Energy companies that hold leases on federal minerals in the area “have a proven track record for following good stewardship practices,” the commissioners wrote.
“With regard to the energy industry, the . . . Commissioners feel that the DRMP as written does not adequately analyze nor recognize the importance of oil, gas and CO2 production to our County. We believe that the conclusion the DRMP/DEIS came to on the impacts of fluid mineral management is incorrect and greatly underestimates not only the current importance” but also the future importance of such resources, they wrote.
“While the DRMP/DEIS seems to overall down play the important fluid minerals on the Monument by painting a bleak and negative picture of a played out oil and gas field, it extols the virtues of tourism in the most positive manner,” the commissioners said. “However the contribution to our local economy and property tax base by the energy industries is critical and cannot be replaced by tourism.”
The Rangeland Stewardship Committee, a group of seven ranchers appointed by the commissioners, also weighed in on the issue of grazing. In comments to the BLM, which were endorsed by the commissioners, the committee said it preferred Alternative V, but wanted some changes to support grazing on the monument.
As is, Alternative V would cut the number of AUMs (animal units per month) permitted on the monument from 8,492 to 6,437.
“Livestock production has always been, and continues to be to this day, a significant economic element of the local community and to the nation at large,” the committee wrote.
The ranchers said that a rangeland health assessment conducted in 2001 does not fairly represent true conditions on the monument because it was done during a severe drought. “We the Committee feel that using this purposely select and narrow data set paints a bleak and negative picture of the livestock industry. . .,” they wrote.
They asked that language be added to the plan’s goals under “Rangeland Resources” that would say, “Recognize and manage livestock production as a viable and permanent economic resource and an integral and valuable component of the Monument’s cultural and historic values.”
Jacobson said she could not comment much about changes that might be made to the plan, but she quoted from a letter written by then-Interior Secretary Bruce Babbitt during discussions over creation of the monument.

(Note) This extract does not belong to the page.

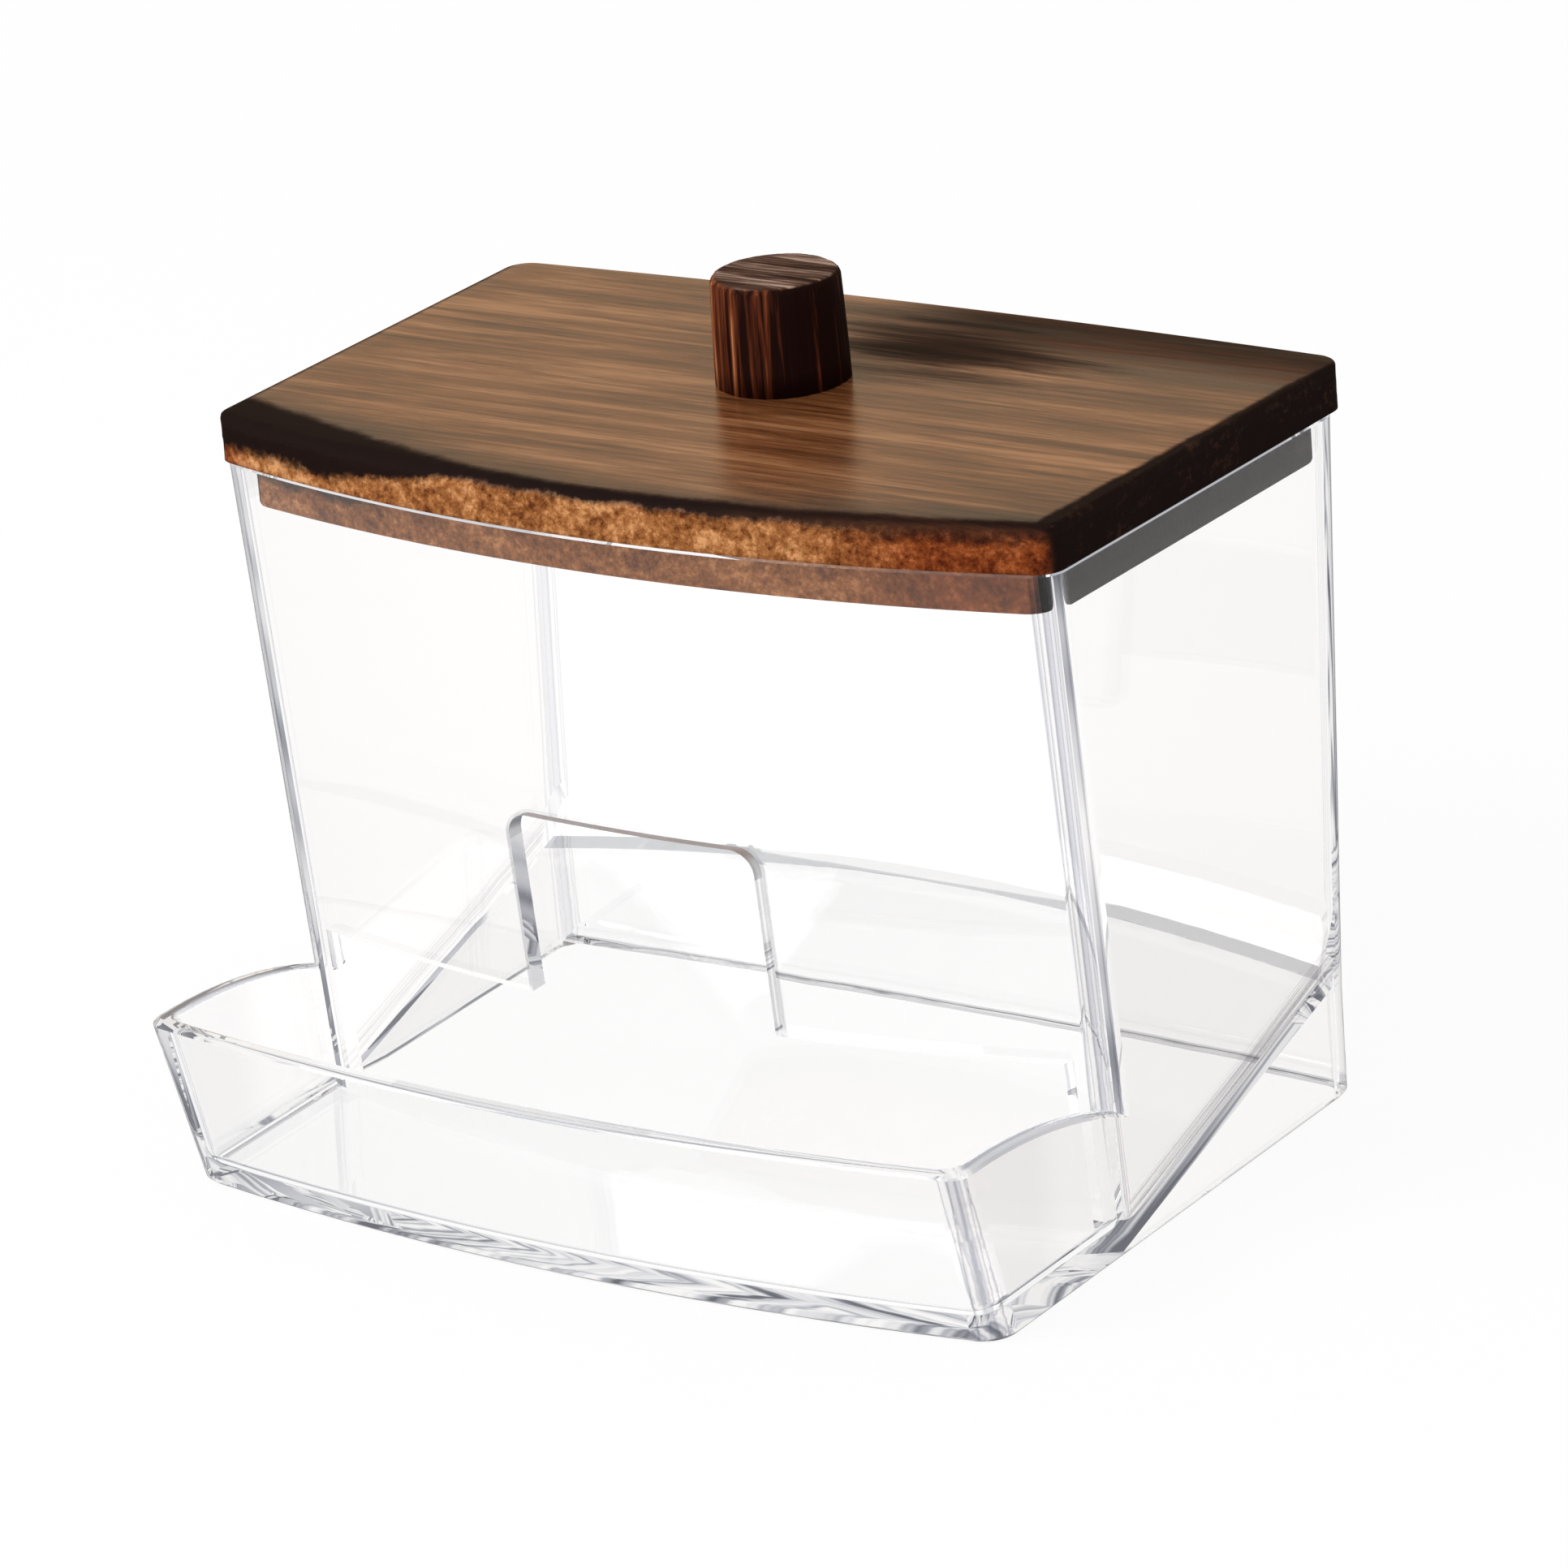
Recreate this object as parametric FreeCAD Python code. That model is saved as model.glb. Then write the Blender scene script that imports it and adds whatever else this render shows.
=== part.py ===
# Countertop dispenser for cotton pads: a one-piece clear moulded body with a
# sloping inner ramp, a dispensing slot with a finger notch and a fixed open
# trough in front, closed by a wooden lid board with a turned wooden knob.
#
# Millimetres. +X is the width, -Y the front, +Z up. The origin is the bottom
# centre of the closed object's bounding box.
import FreeCAD
import Part
import math
import os

V = FreeCAD.Vector
UP = V(0, 0, 1)

# ---------------------------------------------------------------- dimensions
WALL = 2.5                 # moulded wall and ramp thickness
RIM_Z = 86.7               # top edge of the clear body
LIP_Z = 23.6               # top edge of the trough's front lip

# Side walls: half width as a plane  x = HALF_WIDTH + TAPER * y + DRAFT * z
HALF_WIDTH = 59.07
TAPER = 0.018
DRAFT = 0.002

# Bowed walls are parts of cones about upright axes. Each is given by the y of
# the middle of its bow at z = 0 and at its top, and by the y of its axis.
FRONT_WALL_Y0, FRONT_WALL_Y1, FRONT_AXIS = -19.05, -26.05, 186.75
BACK_WALL_Y0, BACK_WALL_Y1, BACK_AXIS = 44.25, 49.25, -880.0
LIP_Y0, LIP_Y1, LIP_AXIS = -43.45, -49.6, 299.4
SKIRT_Y = 45.05            # upright rear skirt under the back wall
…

Babbitt wrote, “The term multiple use means different things to different people. . . . I’ve said repeatedly that I think oil and gas development and livestock-grazing have proven to be compatible with protecting the area’s resources. That does not mean there will never be any changes to use authorizations or the way certain uses are managed, but those changes occur regardless of any new form of management of the area.”

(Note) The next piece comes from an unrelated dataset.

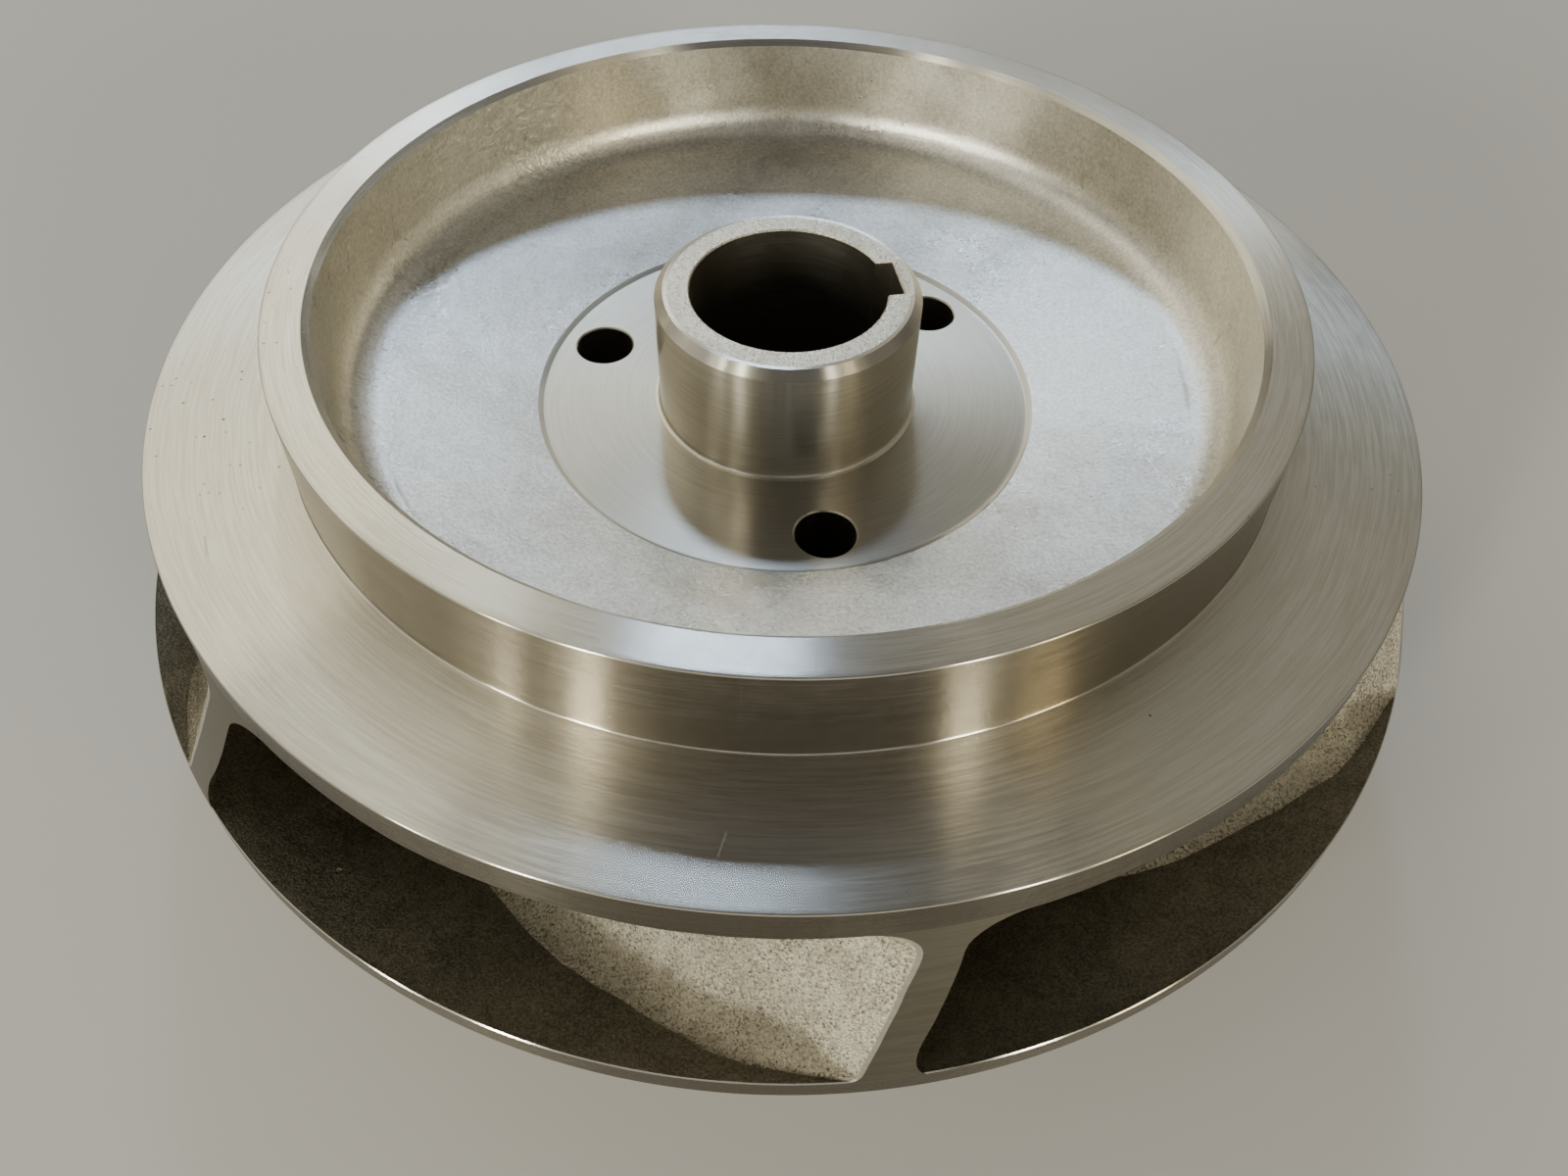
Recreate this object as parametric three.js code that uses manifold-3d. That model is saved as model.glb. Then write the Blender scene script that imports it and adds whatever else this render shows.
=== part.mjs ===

Jacobson said, “My comment would be that we are still using that as one of the overarching philosophies for our planning effort.”
Topics covered in the public comments were very wide-ranging, Jacobson said
One of the most commented-on was the plan’s definition of a road as “an open way for the passage of vehicles, persons or animals on land, regardless of the type of travel.”
The language was designed to allow continued mountain-biking in Sand Canyon. The monument’s proclamation specifically states that “all motorized and mechanize vehicle use” is prohibited off-road, which would seem to preclude fat-tire aficionados from using the popular Sand Canyon trails.
Jacobson did say that she expects the road definition to change in the final version.
Roads, communities and streams
The commissioners’ other concerns about the plan included:
• Road access by private landowners who have inholdings on the monument. Some historic access roads were omitted from BLM maps, the board said. The commissioners also asked whether access rights would transfer to new owners if land were sold, and complained that the draft plan allows for road maintenance but not for road improvements. “Denying the right to improve roads onto private lands negatively impacts their value and appears to be an attempt to pressure private ownership off of the Monument and setting up the acquisition of private inholdings by the Monument, and at a lower market value,” the board wrote.
•The concept of “cultural communities” expressed throughout the document. The proclamation creating the monument in 2000 does not make reference to “cultural communities,” the board noted, and “is rooted in the 1906 Antiquities Act which specifically mentions landmarks, structures and objects.” The board said the term “seems to lack a succinct definition.”
“Are the ‘cultural communities’ larger than cultural sites?” the board asked. “If so, how large are they? . . . If one site is connected to the next, then the next is connected as well, and so on. At some point the ‘interconnectedness’ becomes an overwhelming focus and could be used as a way to stymie the Monument’s mandate of multiple use.”
• The proposal to list Cross Canyon, Hovenweep Tributary, Sandstone Canyon and Bowdish Canyon streams as “eligible” for Wild and Scenic River designation. Eligibility, under federal law, means only that a stream meets the most basic criteria for WSR designation: having one or more “outstandingly remarkable” values, and being a free-flowing stream. Many more steps would have to be taken before a stream or river could actually gain national designation as a WSR.
However, the commissioners said the stream segments did not even meet the basic eligibility criteria.
Their concern was echoed by the Dolores Water Conservancy District. In a letter dated Jan. 29, DWCD President Joe Mahaffey wrote that proposing the four stream segments as “eligible” for WSR designation “reflects a misapplication of BLM policy coupled with a misunderstanding of the source of a significant portion of the water in these canyons.”
Mahaffey quoted from a BLM manual that states that eligible streams should derive their flow from “naturally occurring circumstances” such as snowmelt and precipitation. He noted that a portion of the water in the four canyons is imported via the trans-basin diversion of water from the Dolores River Basin for irrigation.
Jacobson said BLM officials will be busy for some time handling all the comments. She said none are given more weight than any others because of their authorship. “It doesn’t matter how many comments we get on a specific topic or who submitted it,” she said.
A final version of the management plan should be published in late summer or early fall, she said.